##### Task inputs #####

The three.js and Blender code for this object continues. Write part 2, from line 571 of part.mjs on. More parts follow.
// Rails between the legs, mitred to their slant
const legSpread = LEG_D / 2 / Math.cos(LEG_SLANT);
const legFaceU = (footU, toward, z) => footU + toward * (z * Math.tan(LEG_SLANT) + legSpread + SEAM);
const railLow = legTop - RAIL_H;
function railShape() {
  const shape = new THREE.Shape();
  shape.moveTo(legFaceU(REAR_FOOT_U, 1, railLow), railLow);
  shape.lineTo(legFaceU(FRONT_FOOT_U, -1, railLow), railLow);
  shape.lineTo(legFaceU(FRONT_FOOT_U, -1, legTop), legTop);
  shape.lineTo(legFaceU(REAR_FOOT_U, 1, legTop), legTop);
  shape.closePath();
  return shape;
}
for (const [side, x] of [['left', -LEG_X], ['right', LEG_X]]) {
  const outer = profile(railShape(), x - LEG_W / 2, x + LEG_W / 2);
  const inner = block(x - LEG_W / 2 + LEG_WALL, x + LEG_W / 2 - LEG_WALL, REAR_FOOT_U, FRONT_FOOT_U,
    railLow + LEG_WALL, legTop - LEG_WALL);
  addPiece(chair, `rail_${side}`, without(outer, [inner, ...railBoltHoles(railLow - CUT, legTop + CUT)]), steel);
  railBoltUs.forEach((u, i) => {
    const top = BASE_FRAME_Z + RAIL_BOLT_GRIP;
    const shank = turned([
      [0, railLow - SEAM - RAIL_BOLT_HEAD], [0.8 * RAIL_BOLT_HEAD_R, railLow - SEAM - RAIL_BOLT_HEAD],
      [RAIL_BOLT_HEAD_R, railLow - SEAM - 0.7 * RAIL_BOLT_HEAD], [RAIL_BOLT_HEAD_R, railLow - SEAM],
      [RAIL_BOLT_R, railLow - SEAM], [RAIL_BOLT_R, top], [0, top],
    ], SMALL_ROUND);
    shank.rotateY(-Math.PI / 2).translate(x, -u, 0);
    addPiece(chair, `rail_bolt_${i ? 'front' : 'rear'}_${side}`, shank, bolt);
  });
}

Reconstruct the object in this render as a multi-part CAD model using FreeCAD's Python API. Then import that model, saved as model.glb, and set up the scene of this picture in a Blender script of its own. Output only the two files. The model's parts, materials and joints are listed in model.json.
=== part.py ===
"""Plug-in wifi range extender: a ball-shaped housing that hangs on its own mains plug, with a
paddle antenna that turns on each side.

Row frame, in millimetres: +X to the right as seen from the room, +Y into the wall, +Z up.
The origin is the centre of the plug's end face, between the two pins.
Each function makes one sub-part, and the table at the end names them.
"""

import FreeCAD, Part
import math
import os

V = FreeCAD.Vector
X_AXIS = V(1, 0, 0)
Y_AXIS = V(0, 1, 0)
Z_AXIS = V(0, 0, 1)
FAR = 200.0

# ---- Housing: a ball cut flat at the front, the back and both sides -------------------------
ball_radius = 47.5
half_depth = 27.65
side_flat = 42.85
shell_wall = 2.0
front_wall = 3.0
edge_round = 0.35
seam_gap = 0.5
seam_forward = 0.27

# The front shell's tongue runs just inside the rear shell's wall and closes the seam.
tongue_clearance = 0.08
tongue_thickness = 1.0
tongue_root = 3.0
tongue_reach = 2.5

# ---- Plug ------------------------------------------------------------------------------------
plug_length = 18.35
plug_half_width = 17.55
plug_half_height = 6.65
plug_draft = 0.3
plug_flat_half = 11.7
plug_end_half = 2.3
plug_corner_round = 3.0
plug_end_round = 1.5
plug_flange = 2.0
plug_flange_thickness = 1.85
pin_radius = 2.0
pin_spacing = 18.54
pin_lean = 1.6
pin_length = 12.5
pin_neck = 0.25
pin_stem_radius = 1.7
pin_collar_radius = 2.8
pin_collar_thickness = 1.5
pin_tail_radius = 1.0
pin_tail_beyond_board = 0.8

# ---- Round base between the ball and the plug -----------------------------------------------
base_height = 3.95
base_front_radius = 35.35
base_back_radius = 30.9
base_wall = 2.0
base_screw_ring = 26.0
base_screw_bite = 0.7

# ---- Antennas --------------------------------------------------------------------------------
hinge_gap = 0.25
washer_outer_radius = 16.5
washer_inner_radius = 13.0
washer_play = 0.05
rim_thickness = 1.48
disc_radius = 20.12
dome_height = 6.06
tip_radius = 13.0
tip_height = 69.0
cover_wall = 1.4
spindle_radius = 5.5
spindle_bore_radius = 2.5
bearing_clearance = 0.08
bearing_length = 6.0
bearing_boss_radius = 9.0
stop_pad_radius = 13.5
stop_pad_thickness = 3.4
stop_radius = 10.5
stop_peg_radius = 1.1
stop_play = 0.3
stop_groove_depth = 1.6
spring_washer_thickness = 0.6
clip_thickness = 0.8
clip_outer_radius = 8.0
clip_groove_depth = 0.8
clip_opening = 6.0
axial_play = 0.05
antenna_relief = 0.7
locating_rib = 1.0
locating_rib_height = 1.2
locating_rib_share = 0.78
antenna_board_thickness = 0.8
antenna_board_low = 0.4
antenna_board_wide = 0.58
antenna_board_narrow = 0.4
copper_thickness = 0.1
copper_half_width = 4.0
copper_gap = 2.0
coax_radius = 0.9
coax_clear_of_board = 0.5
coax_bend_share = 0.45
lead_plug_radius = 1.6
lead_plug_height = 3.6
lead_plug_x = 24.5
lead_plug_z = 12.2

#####

## What is being asked
Where a line holds "FreeCAD", copy that line.

## Answer to this problem
Reconstruct the object in this render as a multi-part CAD model using FreeCAD's Python API. Then import that model, saved as model.glb, and set up the scene of this picture in a Blender script of its own. Output only the two files. The model's parts, materials and joints are listed in model.json.
import FreeCAD, Part
V = FreeCAD.Vector